[Exercise description]
Output the material below in its entirety, exactly as given.

[Provided data]
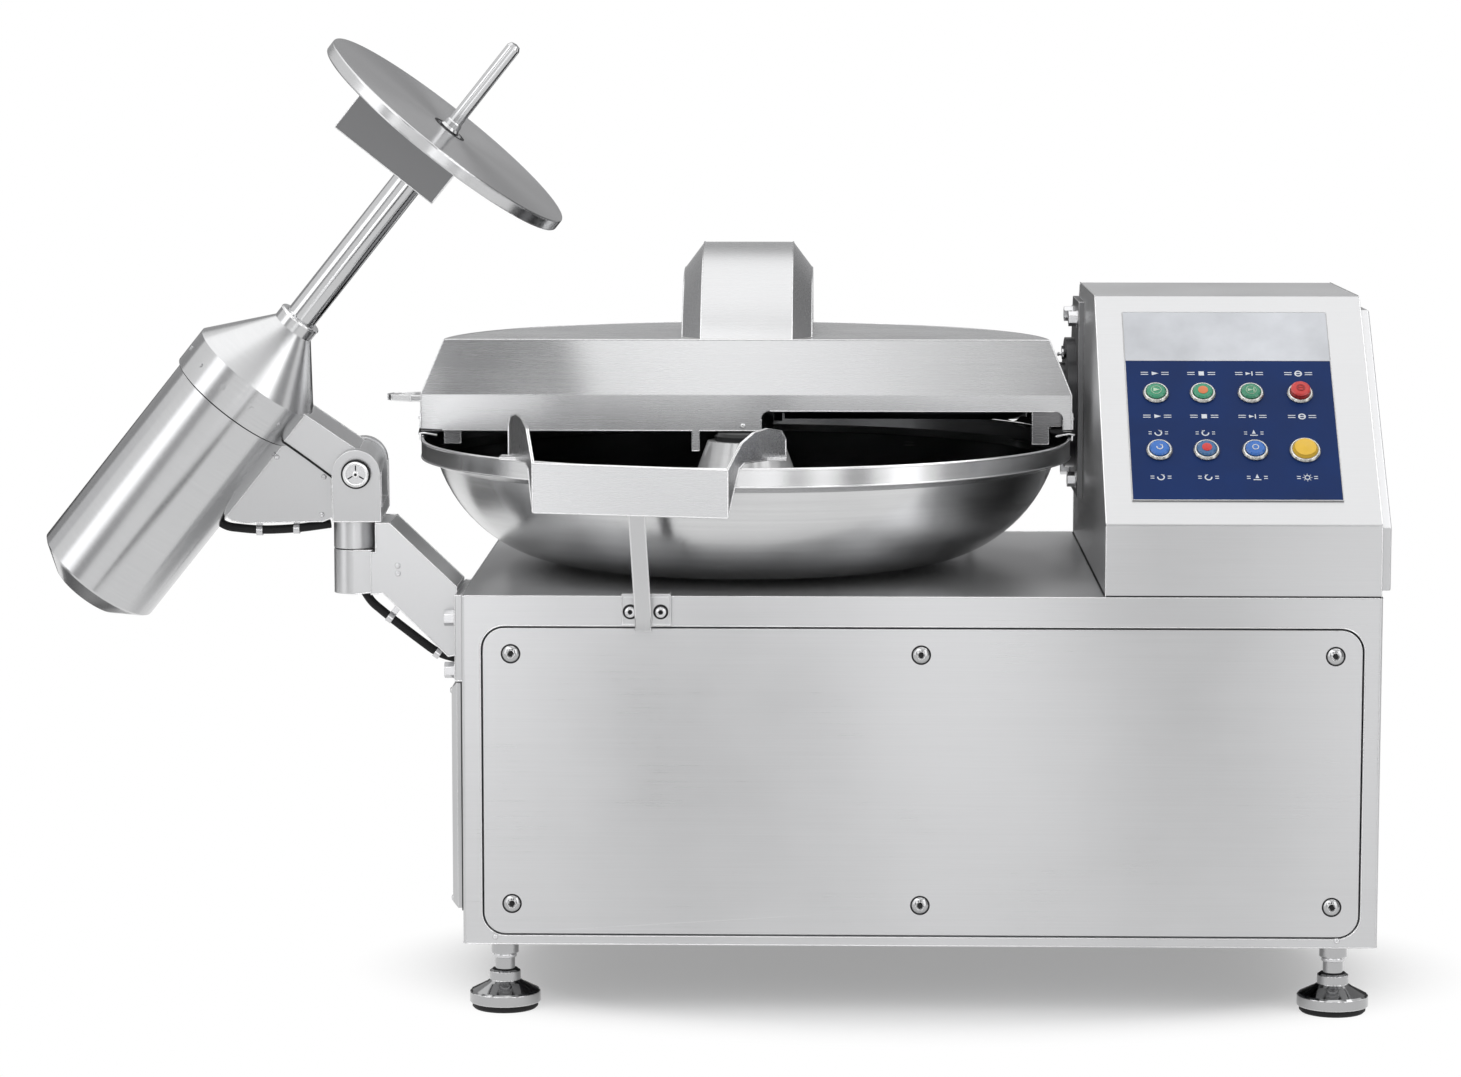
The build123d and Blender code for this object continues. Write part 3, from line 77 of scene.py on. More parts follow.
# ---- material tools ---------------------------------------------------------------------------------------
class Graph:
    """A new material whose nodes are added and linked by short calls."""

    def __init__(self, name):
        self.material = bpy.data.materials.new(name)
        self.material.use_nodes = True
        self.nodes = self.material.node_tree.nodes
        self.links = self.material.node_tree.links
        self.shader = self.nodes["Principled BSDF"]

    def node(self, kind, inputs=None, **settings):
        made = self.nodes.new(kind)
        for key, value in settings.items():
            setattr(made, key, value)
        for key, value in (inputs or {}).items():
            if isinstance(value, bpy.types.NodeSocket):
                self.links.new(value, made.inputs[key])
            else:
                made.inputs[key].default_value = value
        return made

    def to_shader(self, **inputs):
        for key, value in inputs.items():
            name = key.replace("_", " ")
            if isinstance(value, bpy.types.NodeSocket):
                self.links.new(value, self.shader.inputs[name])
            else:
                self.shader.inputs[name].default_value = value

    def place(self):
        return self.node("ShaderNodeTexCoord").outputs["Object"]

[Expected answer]
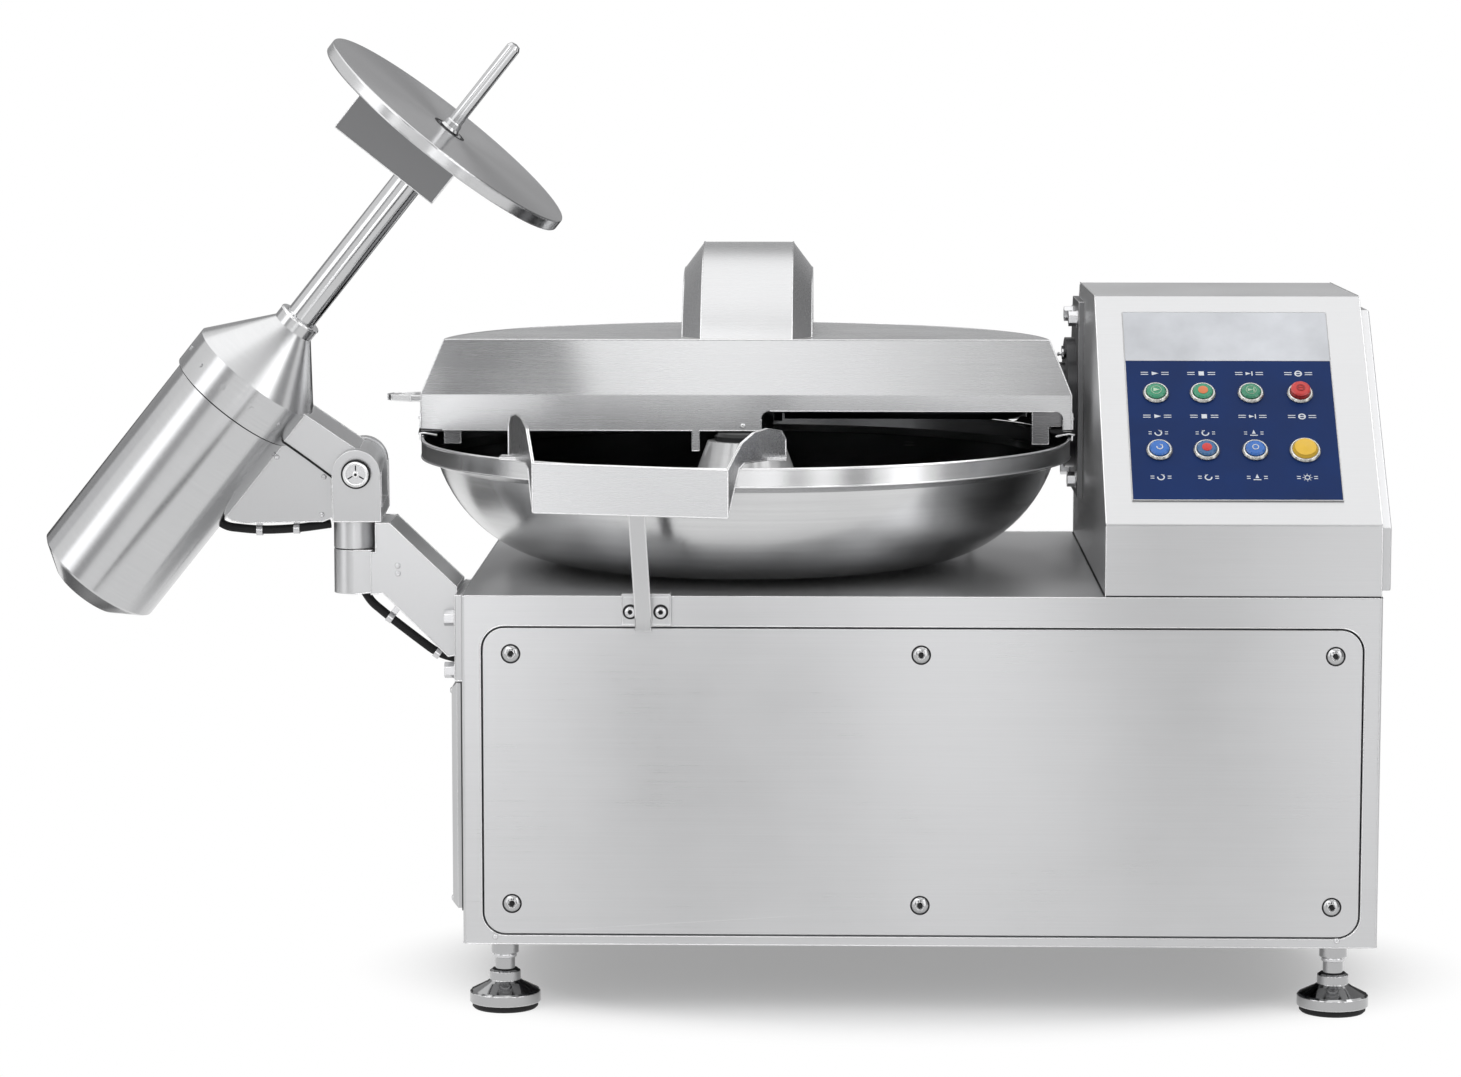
The build123d and Blender code for this object continues. Write part 3, from line 77 of scene.py on. More parts follow.
# ---- material tools ---------------------------------------------------------------------------------------
class Graph:
    """A new material whose nodes are added and linked by short calls."""

    def __init__(self, name):
        self.material = bpy.data.materials.new(name)
        self.material.use_nodes = True
        self.nodes = self.material.node_tree.nodes
        self.links = self.material.node_tree.links
        self.shader = self.nodes["Principled BSDF"]

    def node(self, kind, inputs=None, **settings):
        made = self.nodes.new(kind)
        for key, value in settings.items():
            setattr(made, key, value)
        for key, value in (inputs or {}).items():
            if isinstance(value, bpy.types.NodeSocket):
                self.links.new(value, made.inputs[key])
            else:
                made.inputs[key].default_value = value
        return made

    def to_shader(self, **inputs):
        for key, value in inputs.items():
            name = key.replace("_", " ")
            if isinstance(value, bpy.types.NodeSocket):
                self.links.new(value, self.shader.inputs[name])
            else:
                self.shader.inputs[name].default_value = value

    def place(self):
        return self.node("ShaderNodeTexCoord").outputs["Object"]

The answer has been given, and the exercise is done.